#### Your task:
Copy out all of the data exactly as it appears.

#### Data provided:
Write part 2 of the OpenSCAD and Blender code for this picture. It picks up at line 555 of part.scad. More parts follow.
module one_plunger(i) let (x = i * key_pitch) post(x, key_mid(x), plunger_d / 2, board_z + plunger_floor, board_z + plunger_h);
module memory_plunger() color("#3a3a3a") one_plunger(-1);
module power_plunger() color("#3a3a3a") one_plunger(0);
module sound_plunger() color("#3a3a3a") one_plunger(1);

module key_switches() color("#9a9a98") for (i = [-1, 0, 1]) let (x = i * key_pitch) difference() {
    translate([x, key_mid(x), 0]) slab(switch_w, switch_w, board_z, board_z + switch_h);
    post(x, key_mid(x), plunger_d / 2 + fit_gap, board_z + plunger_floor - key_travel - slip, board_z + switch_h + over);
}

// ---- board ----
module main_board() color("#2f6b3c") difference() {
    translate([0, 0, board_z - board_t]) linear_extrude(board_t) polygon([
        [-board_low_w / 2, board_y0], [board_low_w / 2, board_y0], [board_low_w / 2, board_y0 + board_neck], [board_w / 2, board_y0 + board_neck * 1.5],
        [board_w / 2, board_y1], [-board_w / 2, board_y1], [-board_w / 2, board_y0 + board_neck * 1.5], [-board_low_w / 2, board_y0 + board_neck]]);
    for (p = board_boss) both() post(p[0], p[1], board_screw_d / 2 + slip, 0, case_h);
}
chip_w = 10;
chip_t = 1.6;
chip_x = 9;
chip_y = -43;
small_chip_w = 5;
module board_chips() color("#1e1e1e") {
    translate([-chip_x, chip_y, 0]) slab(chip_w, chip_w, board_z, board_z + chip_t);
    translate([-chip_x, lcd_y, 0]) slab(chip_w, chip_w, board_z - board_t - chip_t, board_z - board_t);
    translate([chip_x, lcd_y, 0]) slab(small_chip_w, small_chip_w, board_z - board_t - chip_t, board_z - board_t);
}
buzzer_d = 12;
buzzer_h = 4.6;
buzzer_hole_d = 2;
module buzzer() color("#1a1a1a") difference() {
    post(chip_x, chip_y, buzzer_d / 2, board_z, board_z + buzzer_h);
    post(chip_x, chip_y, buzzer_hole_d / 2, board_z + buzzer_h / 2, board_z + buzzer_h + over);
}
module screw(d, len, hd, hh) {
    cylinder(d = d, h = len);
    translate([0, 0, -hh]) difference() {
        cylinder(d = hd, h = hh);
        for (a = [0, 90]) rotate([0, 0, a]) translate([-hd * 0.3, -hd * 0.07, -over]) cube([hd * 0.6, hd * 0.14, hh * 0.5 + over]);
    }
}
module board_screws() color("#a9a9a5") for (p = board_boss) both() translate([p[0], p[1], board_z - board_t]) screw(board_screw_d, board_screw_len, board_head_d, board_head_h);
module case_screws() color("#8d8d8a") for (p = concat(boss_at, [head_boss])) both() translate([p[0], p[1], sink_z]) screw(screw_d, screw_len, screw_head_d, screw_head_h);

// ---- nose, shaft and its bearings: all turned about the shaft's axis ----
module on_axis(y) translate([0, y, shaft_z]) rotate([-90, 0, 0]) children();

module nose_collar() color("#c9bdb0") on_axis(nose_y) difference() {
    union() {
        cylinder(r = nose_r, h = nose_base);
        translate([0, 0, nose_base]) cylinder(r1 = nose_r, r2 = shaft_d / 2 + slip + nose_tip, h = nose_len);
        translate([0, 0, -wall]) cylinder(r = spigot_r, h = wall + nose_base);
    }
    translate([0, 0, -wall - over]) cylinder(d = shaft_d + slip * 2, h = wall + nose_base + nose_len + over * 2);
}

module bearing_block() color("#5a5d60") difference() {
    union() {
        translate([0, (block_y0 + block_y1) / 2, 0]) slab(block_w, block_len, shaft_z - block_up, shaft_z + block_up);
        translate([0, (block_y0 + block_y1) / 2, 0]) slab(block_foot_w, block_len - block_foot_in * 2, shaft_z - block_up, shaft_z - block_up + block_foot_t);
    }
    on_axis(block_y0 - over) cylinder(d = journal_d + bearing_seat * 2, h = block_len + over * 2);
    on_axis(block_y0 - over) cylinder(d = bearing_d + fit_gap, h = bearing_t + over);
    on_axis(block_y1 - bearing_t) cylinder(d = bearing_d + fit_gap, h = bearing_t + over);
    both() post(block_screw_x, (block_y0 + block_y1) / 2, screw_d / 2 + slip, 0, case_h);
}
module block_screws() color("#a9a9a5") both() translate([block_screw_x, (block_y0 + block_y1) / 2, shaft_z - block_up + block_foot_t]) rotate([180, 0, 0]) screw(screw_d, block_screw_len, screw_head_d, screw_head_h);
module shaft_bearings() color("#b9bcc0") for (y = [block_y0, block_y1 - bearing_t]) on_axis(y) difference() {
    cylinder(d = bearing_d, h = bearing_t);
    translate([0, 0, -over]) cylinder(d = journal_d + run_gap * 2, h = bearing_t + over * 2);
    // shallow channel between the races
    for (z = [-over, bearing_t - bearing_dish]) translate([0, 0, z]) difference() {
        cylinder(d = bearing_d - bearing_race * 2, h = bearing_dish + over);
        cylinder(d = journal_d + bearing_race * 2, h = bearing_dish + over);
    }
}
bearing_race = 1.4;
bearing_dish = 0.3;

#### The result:
Write part 2 of the OpenSCAD and Blender code for this picture. It picks up at line 555 of part.scad. More parts follow.
module one_plunger(i) let (x = i * key_pitch) post(x, key_mid(x), plunger_d / 2, board_z + plunger_floor, board_z + plunger_h);
module memory_plunger() color("#3a3a3a") one_plunger(-1);
module power_plunger() color("#3a3a3a") one_plunger(0);
module sound_plunger() color("#3a3a3a") one_plunger(1);

module key_switches() color("#9a9a98") for (i = [-1, 0, 1]) let (x = i * key_pitch) difference() {
    translate([x, key_mid(x), 0]) slab(switch_w, switch_w, board_z, board_z + switch_h);
    post(x, key_mid(x), plunger_d / 2 + fit_gap, board_z + plunger_floor - key_travel - slip, board_z + switch_h + over);
}

// ---- board ----
module main_board() color("#2f6b3c") difference() {
    translate([0, 0, board_z - board_t]) linear_extrude(board_t) polygon([
        [-board_low_w / 2, board_y0], [board_low_w / 2, board_y0], [board_low_w / 2, board_y0 + board_neck], [board_w / 2, board_y0 + board_neck * 1.5],
        [board_w / 2, board_y1], [-board_w / 2, board_y1], [-board_w / 2, board_y0 + board_neck * 1.5], [-board_low_w / 2, board_y0 + board_neck]]);
    for (p = board_boss) both() post(p[0], p[1], board_screw_d / 2 + slip, 0, case_h);
}
chip_w = 10;
chip_t = 1.6;
chip_x = 9;
chip_y = -43;
small_chip_w = 5;
module board_chips() color("#1e1e1e") {
    translate([-chip_x, chip_y, 0]) slab(chip_w, chip_w, board_z, board_z + chip_t);
    translate([-chip_x, lcd_y, 0]) slab(chip_w, chip_w, board_z - board_t - chip_t, board_z - board_t);
    translate([chip_x, lcd_y, 0]) slab(small_chip_w, small_chip_w, board_z - board_t - chip_t, board_z - board_t);
}
buzzer_d = 12;
buzzer_h = 4.6;
buzzer_hole_d = 2;
module buzzer() color("#1a1a1a") difference() {
    post(chip_x, chip_y, buzzer_d / 2, board_z, board_z + buzzer_h);
    post(chip_x, chip_y, buzzer_hole_d / 2, board_z + buzzer_h / 2, board_z + buzzer_h + over);
}
module screw(d, len, hd, hh) {
    cylinder(d = d, h = len);
    translate([0, 0, -hh]) difference() {
        cylinder(d = hd, h = hh);
        for (a = [0, 90]) rotate([0, 0, a]) translate([-hd * 0.3, -hd * 0.07, -over]) cube([hd * 0.6, hd * 0.14, hh * 0.5 + over]);
    }
}
module board_screws() color("#a9a9a5") for (p = board_boss) both() translate([p[0], p[1], board_z - board_t]) screw(board_screw_d, board_screw_len, board_head_d, board_head_h);
module case_screws() color("#8d8d8a") for (p = concat(boss_at, [head_boss])) both() translate([p[0], p[1], sink_z]) screw(screw_d, screw_len, screw_head_d, screw_head_h);

// ---- nose, shaft and its bearings: all turned about the shaft's axis ----
module on_axis(y) translate([0, y, shaft_z]) rotate([-90, 0, 0]) children();

module nose_collar() color("#c9bdb0") on_axis(nose_y) difference() {
    union() {
        cylinder(r = nose_r, h = nose_base);
        translate([0, 0, nose_base]) cylinder(r1 = nose_r, r2 = shaft_d / 2 + slip + nose_tip, h = nose_len);
        translate([0, 0, -wall]) cylinder(r = spigot_r, h = wall + nose_base);
    }
    translate([0, 0, -wall - over]) cylinder(d = shaft_d + slip * 2, h = wall + nose_base + nose_len + over * 2);
}

module bearing_block() color("#5a5d60") difference() {
    union() {
        translate([0, (block_y0 + block_y1) / 2, 0]) slab(block_w, block_len, shaft_z - block_up, shaft_z + block_up);
        translate([0, (block_y0 + block_y1) / 2, 0]) slab(block_foot_w, block_len - block_foot_in * 2, shaft_z - block_up, shaft_z - block_up + block_foot_t);
    }
    on_axis(block_y0 - over) cylinder(d = journal_d + bearing_seat * 2, h = block_len + over * 2);
    on_axis(block_y0 - over) cylinder(d = bearing_d + fit_gap, h = bearing_t + over);
    on_axis(block_y1 - bearing_t) cylinder(d = bearing_d + fit_gap, h = bearing_t + over);
    both() post(block_screw_x, (block_y0 + block_y1) / 2, screw_d / 2 + slip, 0, case_h);
}
module block_screws() color("#a9a9a5") both() translate([block_screw_x, (block_y0 + block_y1) / 2, shaft_z - block_up + block_foot_t]) rotate([180, 0, 0]) screw(screw_d, block_screw_len, screw_head_d, screw_head_h);
module shaft_bearings() color("#b9bcc0") for (y = [block_y0, block_y1 - bearing_t]) on_axis(y) difference() {
    cylinder(d = bearing_d, h = bearing_t);
    translate([0, 0, -over]) cylinder(d = journal_d + run_gap * 2, h = bearing_t + over * 2);
    // shallow channel between the races
    for (z = [-over, bearing_t - bearing_dish]) translate([0, 0, z]) difference() {
        cylinder(d = bearing_d - bearing_race * 2, h = bearing_dish + over);
        cylinder(d = journal_d + bearing_race * 2, h = bearing_dish + over);
    }
}
bearing_race = 1.4;
bearing_dish = 0.3;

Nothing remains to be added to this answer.